Concrete models for modal logics via proof theory

Research Area: McSCert Reports Year: 2014
Type of Publication: Technical Report Keywords: Semantics, Abstract and Concrete Model Theory, Software specification
  • Carlos G. Lopez Pombo
  • Thomas S. E. Maibaum
Logic has proved essential as a formal tool for describing, and then reasoning about, different aspects of the world we perceive or wish to build. The formal modelling of software artefacts is a concrete and widely accepted example of its usefulness. Formal descriptions of software artefacts, frequently called specifications, have served not only as requirements documentation and formalisation, but also for proving desirable properties of the software systems being described. Logic is usually studied in terms of two of its inherent aspects: syntax and semantics. The latter is an integral part of logic for two ultimately important reasons. On the one hand, producing logical descriptions of real-world phenomena requires people to agree on how these descriptions must be interpreted and understood, and, on the other hand, it provides a metalogical characterization of the reach and the limitations of the tools we build and use to analyse these logical descriptions. Model theory has provided the cornerstone for the satisfaction of these needs. Firstly, a particular model provides an explicit interpretation of the so called extralogical symbols of the specification.
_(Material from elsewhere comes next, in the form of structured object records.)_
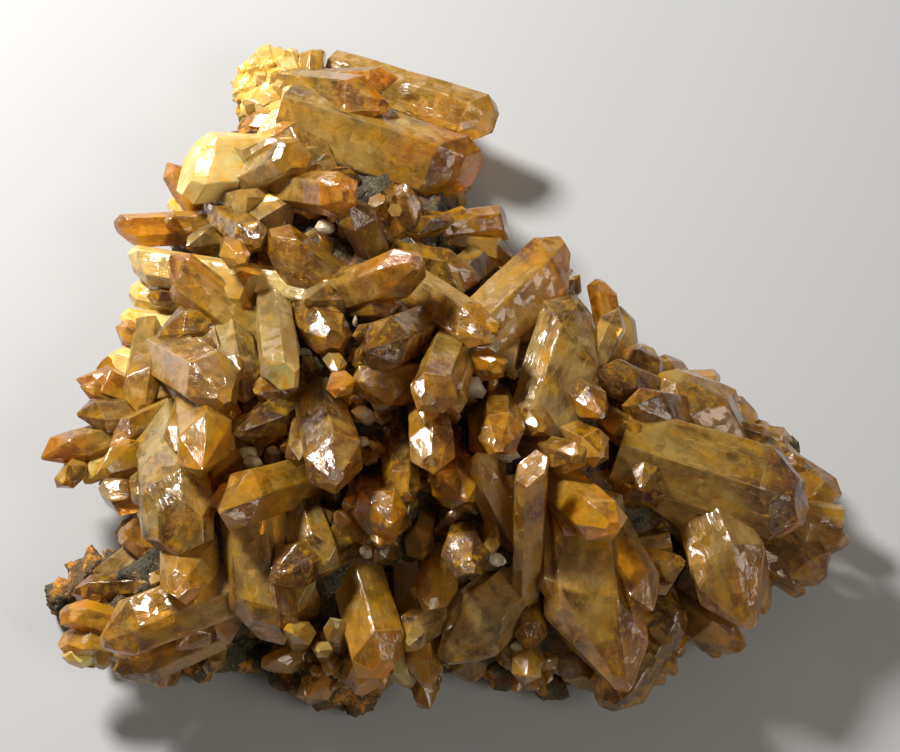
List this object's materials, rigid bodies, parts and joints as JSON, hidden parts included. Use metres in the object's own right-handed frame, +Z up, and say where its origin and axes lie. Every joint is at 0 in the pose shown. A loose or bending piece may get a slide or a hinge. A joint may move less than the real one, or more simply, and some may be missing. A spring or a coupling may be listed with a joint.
{
  "type": "golden crystal cluster",
  "caption": "Mineral specimen of honey-amber six-sided prismatic crystals grown together on dark host rock, lying flat with the tips up and outwards.",
  "frame": {"origin": "middle of the cluster's outline in plan, at the rock's flat cut underside", "axes": "+Z up out of the rock, +X along the cluster's longest side, -Y towards the front edge nearest to the eye"},
  "size_m": [0.2016, 0.1838, 0.0736],
  "materials": {
    "golden_crystal": "translucent honey-amber crystal, cloudy inside, glossy faces",
    "host_rock": "rough dark grey-green rock with rusty stains"
  },
  "bodies": {
    "root": {"crystals": "golden_crystal", "host_rock": "host_rock"}
  },
  "joints": []
}
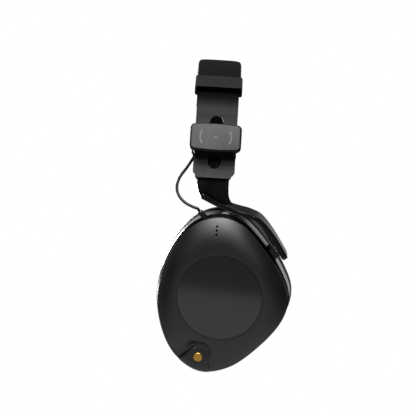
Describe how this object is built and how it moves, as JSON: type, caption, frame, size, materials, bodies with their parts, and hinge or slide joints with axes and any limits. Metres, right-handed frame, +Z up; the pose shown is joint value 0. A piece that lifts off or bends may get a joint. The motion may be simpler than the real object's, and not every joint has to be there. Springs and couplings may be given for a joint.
{
  "type": "over-ear headset",
  "caption": "Closed-back over-ear headset with a sprung slotted headband, padded crown, sliding lockable one-arm yokes and tilting padded ear cups.",
  "frame": {"origin": "the lowest point of the crown pad's underside, where the headset rests on the head", "axes": "+Z up; +X towards the wearer's left ear; +Y towards the back of the head, so the wearer faces -Y"},
  "size_m": [0.1844, 0.0873, 0.2105],
  "materials": {
    "spring_steel": "black brushed and blackened spring steel",
    "pad_fabric": "black woven suede-like fabric",
    "collar_plastic": "fine satin black plastic",
    "screw_steel": "plain steel",
    "arm_gloss": "gloss black moulded plastic",
    "carriage_plastic": "black plastic",
    "nylon": "natural nylon",
    "lead_rubber": "black cable jacket",
    "gland_plastic": "black plastic",
    "knob_plastic": "black plastic",
    "knob_face": "dark grey fine matte face with pale printed turn arrows",
    "shell_plastic": "satin black moulded plastic",
    "inlay_plastic": "plain round inlay, gloss above and matte grey below",
    "trim_satin": "satin grey metallic trim",
    "housing_plastic": "matt dark grey plastic",
    "baffle_plastic": "black plastic",
    "frame_plastic": "dark plastic",
    "magnet_steel": "plated magnet cup",
    "diaphragm_film": "thin pale film",
    "screen_fabric": "black acoustic cloth",
    "cushion_fabric": "black suede-like fabric over foam",
    "socket_plastic": "black plastic",
    "gold": "gold-coloured metal"
  },
  "bodies": {
    "headband": {"headband_spring": "spring_steel", "crown_cover": "pad_fabric", "crown_cushion": "pad_fabric", "left_collar": "collar_plastic", "right_collar": "collar_plastic", "collar_screws": "screw_steel"},
    "left_arm_body": {"left_arm": "arm_gloss", "left_carriage": "carriage_plastic", "left_inner_guide": "carriage_plastic", "left_friction_pad": "nylon", "left_lock_bolt": "screw_steel", "left_lock_clip": "screw_steel", "left_pivot_pin": "screw_steel", "left_pivot_clip": "screw_steel", "left_lead": "lead_rubber", "left_lead_gland": "gland_plastic"},
    "left_knob_body": {"left_lock_knob": "knob_plastic", "left_knob_cap": "knob_face"},
    "left_cup_body": {"left_outer_shell": "shell_plastic", "left_inlay": "inlay_plastic", "left_trim_ring": "trim_satin", "left_rear_housing": "housing_plastic", "left_baffle": "baffle_plastic", "left_driver_frame": "frame_plastic", "left_driver_magnet": "magnet_steel", "left_driver_diaphragm": "diaphragm_film", "left_ear_screen": "screen_fabric", "left_ear_cushion": "cushion_fabric", "left_jack_socket": "socket_plastic", "left_socket_stud": "gold", "left_shell_screws": "screw_steel", "left_pivot_block": "carriage_plastic", "left_strain_relief": "lead_rubber"},
    "right_arm_body": {"right_arm": "arm_gloss", "right_carriage": "carriage_plastic", "right_inner_guide": "carriage_plastic", "right_friction_pad": "nylon", "right_lock_bolt": "screw_steel", "right_lock_clip": "screw_steel", "right_pivot_pin": "screw_steel", "right_pivot_clip": "screw_steel"},
    "right_knob_body": {"right_lock_knob": "knob_plastic", "right_knob_cap": "knob_face"},
    "right_cup_body": {"right_outer_shell": "shell_plastic", "right_inlay": "inlay_plastic", "right_trim_ring": "trim_satin", "right_rear_housing": "housing_plastic", "right_baffle": "baffle_plastic", "right_driver_frame": "frame_plastic", "right_driver_magnet": "magnet_steel", "right_driver_diaphragm": "diaphragm_film", "right_ear_screen": "screen_fabric", "right_ear_cushion": "cushion_fabric", "right_shell_screws": "screw_steel", "right_pivot_block": "carriage_plastic"}
  },
  "joints": [
    {"name": "left_slide", "type": "slide", "parent": "headband", "child": "left_arm_body", "axis": [-0.1564, 0, 0.9877], "range_m": [-0.014, 0.0078]},
    {"name": "left_lock_turn", "type": "hinge", "parent": "left_arm_body", "child": "left_knob_body", "pos_m": [0.08597, 0, -0.04212], "axis": [0.9877, 0, 0.1564], "range_deg": [-90, 90]},
    {"name": "left_cup_tilt", "type": "hinge", "parent": "left_arm_body", "child": "left_cup_body", "pos_m": [0.08218, 0.04242, -0.11311], "axis": [0.2162, 0.7338, 0.644], "range_deg": [-9, 6], "deforming": ["left_lead"]},
    {"name": "right_slide", "type": "slide", "parent": "headband", "child": "right_arm_body", "axis": [0.1564, 0, 0.9877], "range_m": [-0.014, 0.0078]},
    {"name": "right_lock_turn", "type": "hinge", "parent": "right_arm_body", "child": "right_knob_body", "pos_m": [-0.08597, 0, -0.04212], "axis": [-0.9877, 0, 0.1564], "range_deg": [-90, 90]},
    {"name": "right_cup_tilt", "type": "hinge", "parent": "right_arm_body", "child": "right_cup_body", "pos_m": [-0.08218, 0.04242, -0.11311], "axis": [-0.2162, 0.7338, 0.644], "range_deg": [-6, 9]}
  ]
}
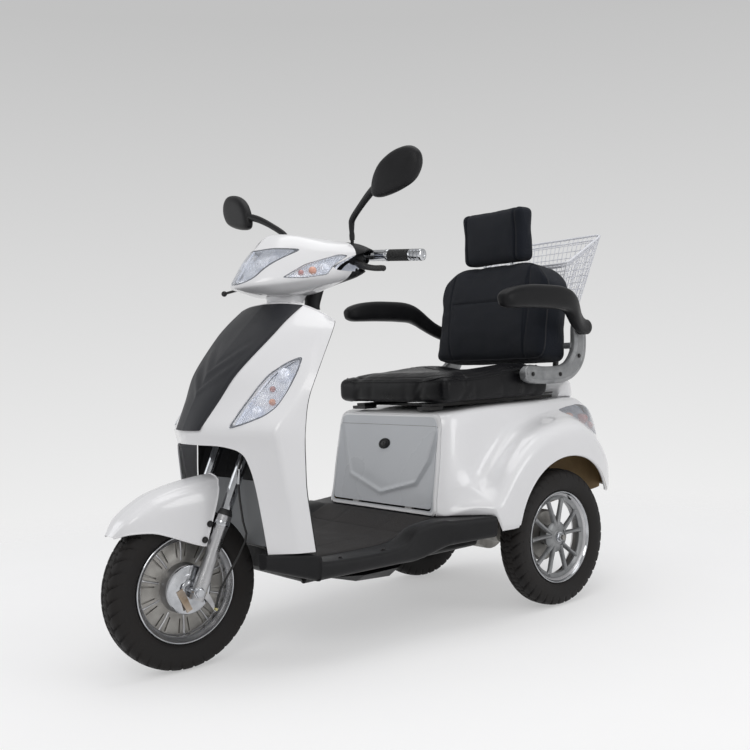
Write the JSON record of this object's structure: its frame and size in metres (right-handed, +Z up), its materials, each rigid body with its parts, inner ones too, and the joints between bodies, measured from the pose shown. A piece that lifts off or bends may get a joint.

In this way, classes of models provide the range of possible interpretations for the extralogical symbols appearing in a signature. The class of all models then provides an interpretation of the so called logical symbols, i.e., those that have an invariant behaviour across all models. Of course, different classes of models have different metalogical properties; moreover, they determine important aspects regarding the conclusions we can extract from the application of different analysis techniques. In this paper we rationalise the link between these two aspects of semantics, while providing a general approach for the practical use of models in computer science, applied to the case of modal logics. We do this by replacing the usual platonic notion of model by a purely syntactic version, formalising what we normally do in any case to describe models and to make them amenable for processing by electronic means.